**Directive:** Exactly reproduce each entry, leaving out nothing.

**Data lines:**

— START —

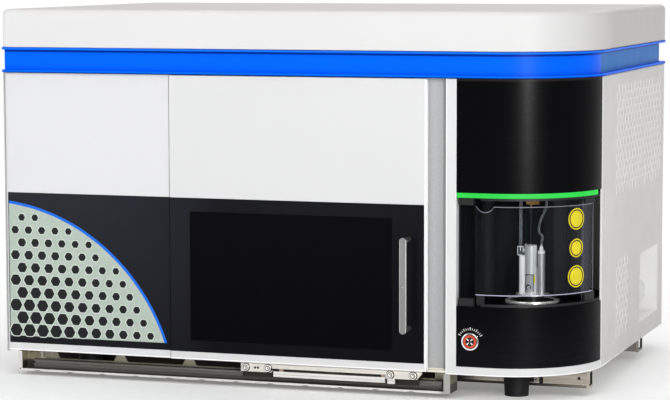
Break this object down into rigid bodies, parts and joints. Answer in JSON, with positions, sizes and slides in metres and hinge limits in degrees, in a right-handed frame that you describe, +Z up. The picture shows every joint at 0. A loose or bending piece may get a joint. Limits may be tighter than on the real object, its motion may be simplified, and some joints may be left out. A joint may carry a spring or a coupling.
{
  "type": "benchtop cell-sorting flow cytometer",
  "caption": "Wide white benchtop cell sorter with blue trim band, dark sliding front door, round black sample column with clear rotating shield, and hinged top cover.",
  "frame": {"origin": "bottom centre of the whole instrument's bounding box, on the bench plane under the feet", "axes": "+X to the right across the front, +Y from the front to the rear, +Z up"},
  "size_m": [1.1, 0.757, 0.6794],
  "materials": {
    "white_panel": "fine satin powder coat, white",
    "side_panel": "fine satin powder coat, warm white",
    "cover_white": "smooth moulded white, soft gloss",
    "blue_trim": "satin painted extrusion, blue",
    "black_cover": "satin black moulding",
    "black_glass": "back-printed dark glass, glossy",
    "brushed_aluminium": "brushed along its length",
    "tray_aluminium": "satin extrusion",
    "satin_steel": "satin",
    "rail_steel": "zinc-nickel plated, warm grey",
    "polished_steel": "polished",
    "rubber": "matte black rubber",
    "dark_liner": "dark grey moulding, low sheen",
    "black_plastic": "matte black",
    "clear_plastic": "clear acrylic, polished edges",
    "green_light": "lit light guide",
    "brass": "machined brass",
    "red_button": "red ring, dark centre",
    "white_plastic": "white moulding",
    "grey_plastic": "dark grey housing",
    "pcb_green": "solder-masked board",
    "anodised_black": "black anodised, fine blasted",
    "anodised_blue": "blue-grey anodised",
    "screen_white": "woven dust screen"
  },
  "bodies": {
    "chassis": {"base_pan": "satin_steel", "rubber_feet": "rubber", "foot_studs": "satin_steel", "front_cross_rail": "rail_steel", "rear_cross_rail": "rail_steel", "rail_end_caps": "rail_steel", "chassis_posts": "satin_steel", "left_front_panel": "white_panel", "left_glass": "black_glass", "left_side_panel": "side_panel", "right_side_panel": "side_panel", "vent_screens": "screen_white", "recess_liner": "white_plastic", "recess_couplings": "white_plastic", "rear_panel": "side_panel", "trim_band": "blue_trim", "divider_strip": "brushed_aluminium", "column_frame": "white_panel", "column_upper_cover": "black_cover", "light_strip": "green_light", "column_lower_cover": "black_cover", "bay_liner": "dark_liner", "shield_guides": "black_plastic", "station_ring": "polished_steel", "tube_holder": "satin_steel", "wash_cylinder": "polished_steel", "bay_tubing": "clear_plastic", "stop_button_bezel": "polished_steel", "door_tray": "tray_aluminium", "door_rail": "satin_steel", "sort_chamber": "satin_steel", "nozzle_block": "polished_steel", "deflection_plates": "polished_steel", "stream_camera": "anodised_black", "optical_bench": "anodised_black", "laser_modules": "anodised_blue", "detector_arrays": "anodised_black", "flow_cell_objective": "satin_steel", "power_supply": "satin_steel", "control_board": "pcb_green", "fan_frames": "black_plastic", "sheath_pump": "grey_plastic", "power_inlet": "black_plastic", "lid_hinges": "satin_steel", "probe_guide_rail": "polished_steel"},
    "top_cover": {"top_cover": "cover_white"},
    "door": {"door_panel": "white_panel", "door_glass": "black_glass", "door_handle": "brushed_aluminium", "door_brackets": "rail_steel", "bracket_screws": "polished_steel", "door_slide_strip": "tray_aluminium"},
    "shield": {"sample_shield": "clear_plastic", "shield_shoes": "black_plastic"},
    "probe": {"sample_probe": "brass"},
    "stop_button": {"stop_button": "red_button"},
    "fan_left": {"fan_rotor_left": "black_plastic"},
    "fan_right": {"fan_rotor_right": "black_plastic"},
    "power_switch": {"power_switch": "black_plastic"},
    "collection_stage": {"collection_stage": "anodised_blue"}
  },
  "joints": [
    {"name": "cover_hinge", "type": "hinge", "parent": "chassis", "child": "top_cover", "pos_m": [0, 0.3735, 0.6209], "axis": [-1, 0, 0], "range_deg": [0, 60]},
    {"name": "door_slide", "type": "slide", "parent": "chassis", "child": "door", "axis": [-1, 0, 0], "range_m": [0, 0.255]},
    {"name": "shield_turn", "type": "hinge", "parent": "chassis", "child": "shield", "pos_m": [0.382, -0.1755, 0.2635], "axis": [0, 0, 1], "range_deg": [0, 75]},
    {"name": "probe_lower", "type": "slide", "parent": "chassis", "child": "probe", "axis": [0, 0, -1], "range_m": [-0.075, 0.065]},
    {"name": "stop_press", "type": "slide", "parent": "chassis", "child": "stop_button", "axis": [0, 1, 0], "range_m": [0, 0.003], "stiffness_N_per_m": 600},
    {"name": "fan_left_spin", "type": "hinge", "parent": "chassis", "child": "fan_left", "pos_m": [-0.247, 0.3575, 0.4465], "axis": [0, 1, 0], "continuous": true},
    {"name": "fan_right_spin", "type": "hinge", "parent": "chassis", "child": "fan_right", "pos_m": [-0.097, 0.3575, 0.4465], "axis": [0, 1, 0], "continuous": true},
    {"name": "power_rock", "type": "hinge", "parent": "chassis", "child": "power_switch", "pos_m": [-0.315, 0.3655, 0.1165], "axis": [1, 0, 0], "range_deg": [0, 16]},
    {"name": "stage_slide", "type": "slide", "parent": "chassis", "child": "collection_stage", "axis": [1, 0, 0], "range_m": [-0.03, 0.03]}
  ]
}
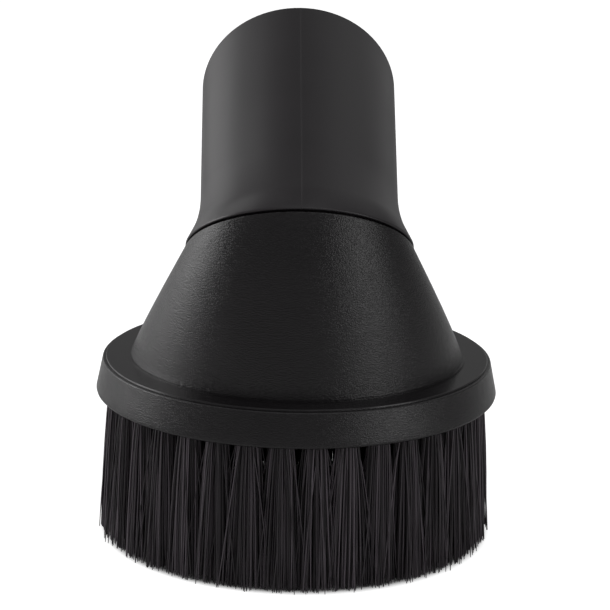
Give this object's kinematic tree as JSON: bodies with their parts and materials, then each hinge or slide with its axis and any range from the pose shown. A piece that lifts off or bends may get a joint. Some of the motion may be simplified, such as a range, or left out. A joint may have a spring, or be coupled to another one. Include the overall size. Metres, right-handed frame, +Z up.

— END —

**Answer for this exercise:**
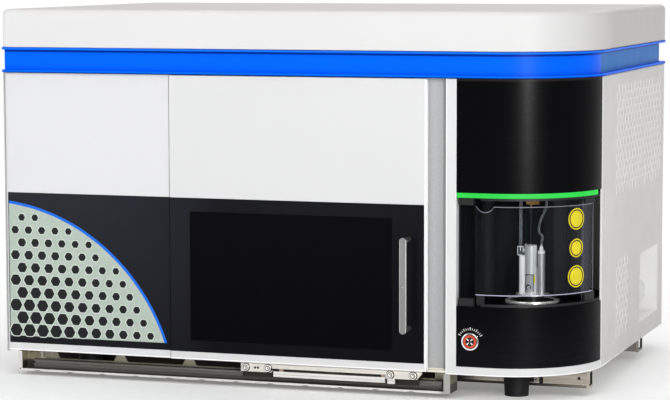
Break this object down into rigid bodies, parts and joints. Answer in JSON, with positions, sizes and slides in metres and hinge limits in degrees, in a right-handed frame that you describe, +Z up. The picture shows every joint at 0. A loose or bending piece may get a joint. Limits may be tighter than on the real object, its motion may be simplified, and some joints may be left out. A joint may carry a spring or a coupling.
{
  "type": "benchtop cell-sorting flow cytometer",
  "caption": "Wide white benchtop cell sorter with blue trim band, dark sliding front door, round black sample column with clear rotating shield, and hinged top cover.",
  "frame": {"origin": "bottom centre of the whole instrument's bounding box, on the bench plane under the feet", "axes": "+X to the right across the front, +Y from the front to the rear, +Z up"},
  "size_m": [1.1, 0.757, 0.6794],
  "materials": {
    "white_panel": "fine satin powder coat, white",
    "side_panel": "fine satin powder coat, warm white",
    "cover_white": "smooth moulded white, soft gloss",
    "blue_trim": "satin painted extrusion, blue",
    "black_cover": "satin black moulding",
    "black_glass": "back-printed dark glass, glossy",
    "brushed_aluminium": "brushed along its length",
    "tray_aluminium": "satin extrusion",
    "satin_steel": "satin",
    "rail_steel": "zinc-nickel plated, warm grey",
    "polished_steel": "polished",
    "rubber": "matte black rubber",
    "dark_liner": "dark grey moulding, low sheen",
    "black_plastic": "matte black",
    "clear_plastic": "clear acrylic, polished edges",
    "green_light": "lit light guide",
    "brass": "machined brass",
    "red_button": "red ring, dark centre",
    "white_plastic": "white moulding",
    "grey_plastic": "dark grey housing",
    "pcb_green": "solder-masked board",
    "anodised_black": "black anodised, fine blasted",
    "anodised_blue": "blue-grey anodised",
    "screen_white": "woven dust screen"
  },
  "bodies": {
    "chassis": {"base_pan": "satin_steel", "rubber_feet": "rubber", "foot_studs": "satin_steel", "front_cross_rail": "rail_steel", "rear_cross_rail": "rail_steel", "rail_end_caps": "rail_steel", "chassis_posts": "satin_steel", "left_front_panel": "white_panel", "left_glass": "black_glass", "left_side_panel": "side_panel", "right_side_panel": "side_panel", "vent_screens": "screen_white", "recess_liner": "white_plastic", "recess_couplings": "white_plastic", "rear_panel": "side_panel", "trim_band": "blue_trim", "divider_strip": "brushed_aluminium", "column_frame": "white_panel", "column_upper_cover": "black_cover", "light_strip": "green_light", "column_lower_cover": "black_cover", "bay_liner": "dark_liner", "shield_guides": "black_plastic", "station_ring": "polished_steel", "tube_holder": "satin_steel", "wash_cylinder": "polished_steel", "bay_tubing": "clear_plastic", "stop_button_bezel": "polished_steel", "door_tray": "tray_aluminium", "door_rail": "satin_steel", "sort_chamber": "satin_steel", "nozzle_block": "polished_steel", "deflection_plates": "polished_steel", "stream_camera": "anodised_black", "optical_bench": "anodised_black", "laser_modules": "anodised_blue", "detector_arrays": "anodised_black", "flow_cell_objective": "satin_steel", "power_supply": "satin_steel", "control_board": "pcb_green", "fan_frames": "black_plastic", "sheath_pump": "grey_plastic", "power_inlet": "black_plastic", "lid_hinges": "satin_steel", "probe_guide_rail": "polished_steel"},
    "top_cover": {"top_cover": "cover_white"},
    "door": {"door_panel": "white_panel", "door_glass": "black_glass", "door_handle": "brushed_aluminium", "door_brackets": "rail_steel", "bracket_screws": "polished_steel", "door_slide_strip": "tray_aluminium"},
    "shield": {"sample_shield": "clear_plastic", "shield_shoes": "black_plastic"},
    "probe": {"sample_probe": "brass"},
    "stop_button": {"stop_button": "red_button"},
    "fan_left": {"fan_rotor_left": "black_plastic"},
    "fan_right": {"fan_rotor_right": "black_plastic"},
    "power_switch": {"power_switch": "black_plastic"},
    "collection_stage": {"collection_stage": "anodised_blue"}
  },
  "joints": [
    {"name": "cover_hinge", "type": "hinge", "parent": "chassis", "child": "top_cover", "pos_m": [0, 0.3735, 0.6209], "axis": [-1, 0, 0], "range_deg": [0, 60]},
    {"name": "door_slide", "type": "slide", "parent": "chassis", "child": "door", "axis": [-1, 0, 0], "range_m": [0, 0.255]},
    {"name": "shield_turn", "type": "hinge", "parent": "chassis", "child": "shield", "pos_m": [0.382, -0.1755, 0.2635], "axis": [0, 0, 1], "range_deg": [0, 75]},
    {"name": "probe_lower", "type": "slide", "parent": "chassis", "child": "probe", "axis": [0, 0, -1], "range_m": [-0.075, 0.065]},
    {"name": "stop_press", "type": "slide", "parent": "chassis", "child": "stop_button", "axis": [0, 1, 0], "range_m": [0, 0.003], "stiffness_N_per_m": 600},
    {"name": "fan_left_spin", "type": "hinge", "parent": "chassis", "child": "fan_left", "pos_m": [-0.247, 0.3575, 0.4465], "axis": [0, 1, 0], "continuous": true},
    {"name": "fan_right_spin", "type": "hinge", "parent": "chassis", "child": "fan_right", "pos_m": [-0.097, 0.3575, 0.4465], "axis": [0, 1, 0], "continuous": true},
    {"name": "power_rock", "type": "hinge", "parent": "chassis", "child": "power_switch", "pos_m": [-0.315, 0.3655, 0.1165], "axis": [1, 0, 0], "range_deg": [0, 16]},
    {"name": "stage_slide", "type": "slide", "parent": "chassis", "child": "collection_stage", "axis": [1, 0, 0], "range_m": [-0.03, 0.03]}
  ]
}
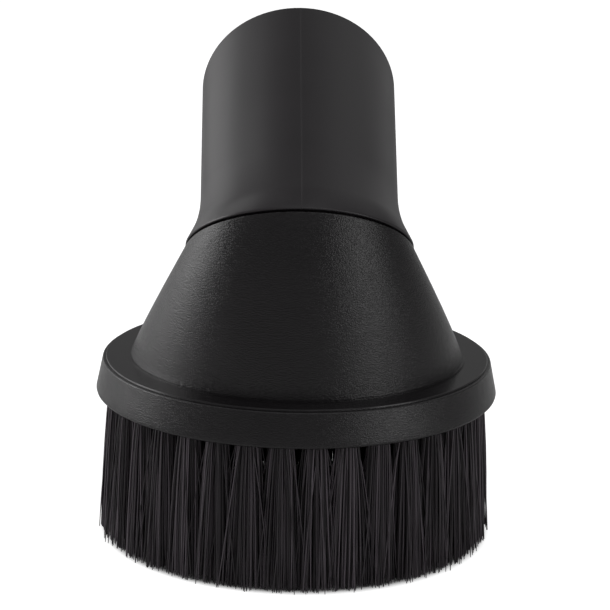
Give this object's kinematic tree as JSON: bodies with their parts and materials, then each hinge or slide with its axis and any range from the pose shown. A piece that lifts off or bends may get a joint. Some of the motion may be simplified, such as a range, or left out. A joint may have a spring, or be coupled to another one. Include the overall size. Metres, right-handed frame, +Z up.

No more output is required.